Entries with parts and joints:
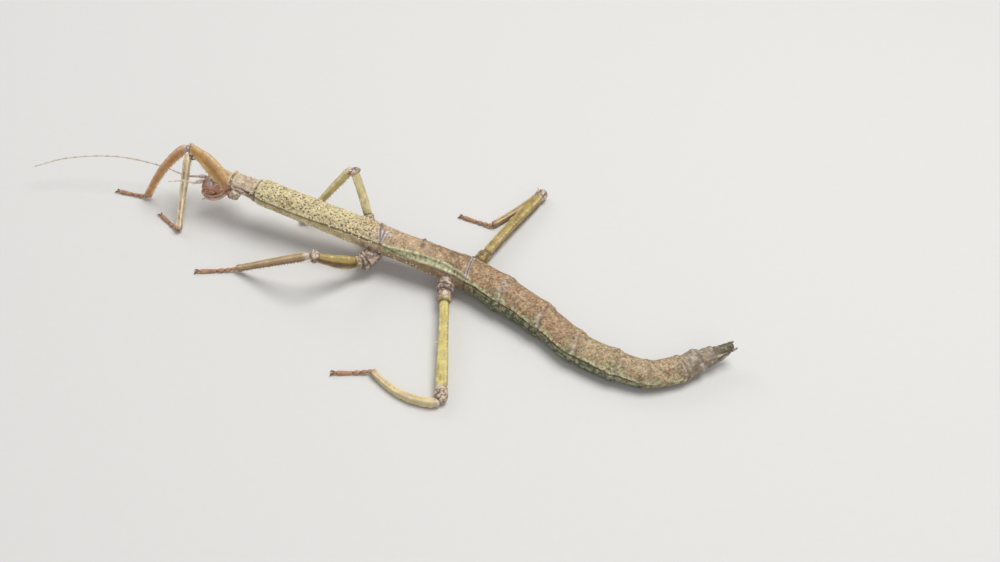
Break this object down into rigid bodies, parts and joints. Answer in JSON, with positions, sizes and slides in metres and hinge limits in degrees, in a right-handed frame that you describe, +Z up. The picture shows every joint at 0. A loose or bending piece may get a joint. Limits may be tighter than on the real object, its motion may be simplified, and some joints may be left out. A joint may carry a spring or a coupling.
{
  "type": "stick insect",
  "caption": "Large wingless stick insect at rest: stick-like body with swollen joints, slim bent legs, thread-like feelers and a gently curved tail.",
  "frame": {"origin": "on the floor, under the middle of the whole animal's box", "axes": "+X forward along the thorax, towards the head; +Y to the insect's left; +Z up"},
  "size_m": [0.2605, 0.1076, 0.0285],
  "materials": {
    "head": "matt, finely wrinkled pinkish brown",
    "eye": "smooth and slightly glossy, pale ring round a dark pupil spot",
    "mouthparts": "matt, pinkish with cream rims",
    "feeler": "smooth cream",
    "thorax": "matt greenish ochre with dark pits and cream granules",
    "abdomen": "matt warm brown, finely speckled, greener on the flanks",
    "tail": "matt grey-green, rough",
    "hip": "matt wrinkled grey plates",
    "fore_thigh": "slightly translucent ochre with pale edges",
    "mid_thigh": "smooth olive yellow over olive brown",
    "hind_thigh": "satin yellow-green with speckled edges",
    "shin": "satin tan, mottled, with cream edges",
    "foot": "satin reddish brown",
    "claw": "smooth and slightly glossy dark brown"
  },
  "bodies": {
    "root": {"prothorax": "thorax", "mesothorax": "thorax", "metathorax": "thorax", "abdomen_1": "abdomen", "abdomen_2": "abdomen", "abdomen_3": "abdomen", "abdomen_4": "abdomen", "abdomen_5": "abdomen", "abdomen_6": "abdomen", "abdomen_7": "abdomen", "abdomen_8": "tail", "abdomen_9": "tail", "abdomen_10": "tail", "head": "head", "mouthparts": "mouthparts", "eye_left": "eye", "antenna_base_left": "feeler", "antenna_left": "feeler", "eye_right": "eye", "antenna_base_right": "feeler", "antenna_right": "feeler", "cercus_left": "tail", "cercus_right": "tail", "egg_plate": "tail", "fore_left_coxa": "hip", "fore_left_femur": "fore_thigh", "fore_left_tibia": "shin", "fore_left_tarsus": "foot", "fore_left_claws": "claw", "fore_right_coxa": "hip", "fore_right_femur": "fore_thigh", "fore_right_tibia": "shin", "fore_right_tarsus": "foot", "fore_right_claws": "claw", "mid_left_coxa": "hip", "mid_left_femur": "mid_thigh", "mid_left_tibia": "shin", "mid_left_tarsus": "foot", "mid_left_claws": "claw", "mid_right_coxa": "hip", "mid_right_femur": "mid_thigh", "mid_right_tibia": "shin", "mid_right_tarsus": "foot", "mid_right_claws": "claw", "hind_left_coxa": "hip", "hind_left_femur": "hind_thigh", "hind_left_tibia": "shin", "hind_left_tarsus": "foot", "hind_left_claws": "claw", "hind_right_coxa": "hip", "hind_right_femur": "hind_thigh", "hind_right_tibia": "shin", "hind_right_tarsus": "foot", "hind_right_claws": "claw"}
  },
  "joints": []
}
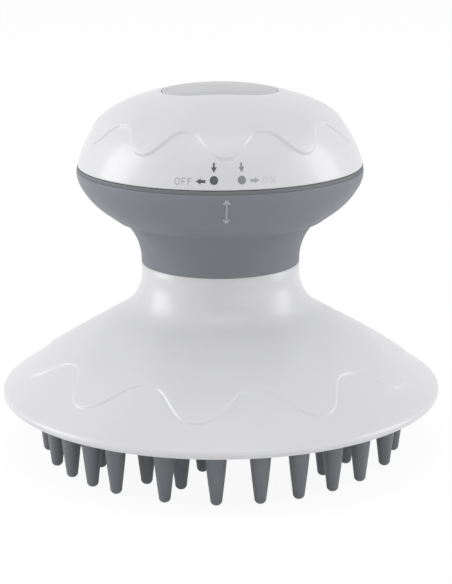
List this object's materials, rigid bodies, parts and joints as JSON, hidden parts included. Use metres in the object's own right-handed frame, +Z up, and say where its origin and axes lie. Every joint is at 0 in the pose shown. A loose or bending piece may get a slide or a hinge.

**EXERCISE INSTRUCTIONS:** In the entries above, locate every line with the word "materials" and copy it.

**ANSWER FOR THIS EXERCISE:**
  "materials": {
List this object's materials, rigid bodies, parts and joints as JSON, hidden parts included. Use metres in the object's own right-handed frame, +Z up, and say where its origin and axes lie. Every joint is at 0 in the pose shown. A loose or bending piece may get a slide or a hinge.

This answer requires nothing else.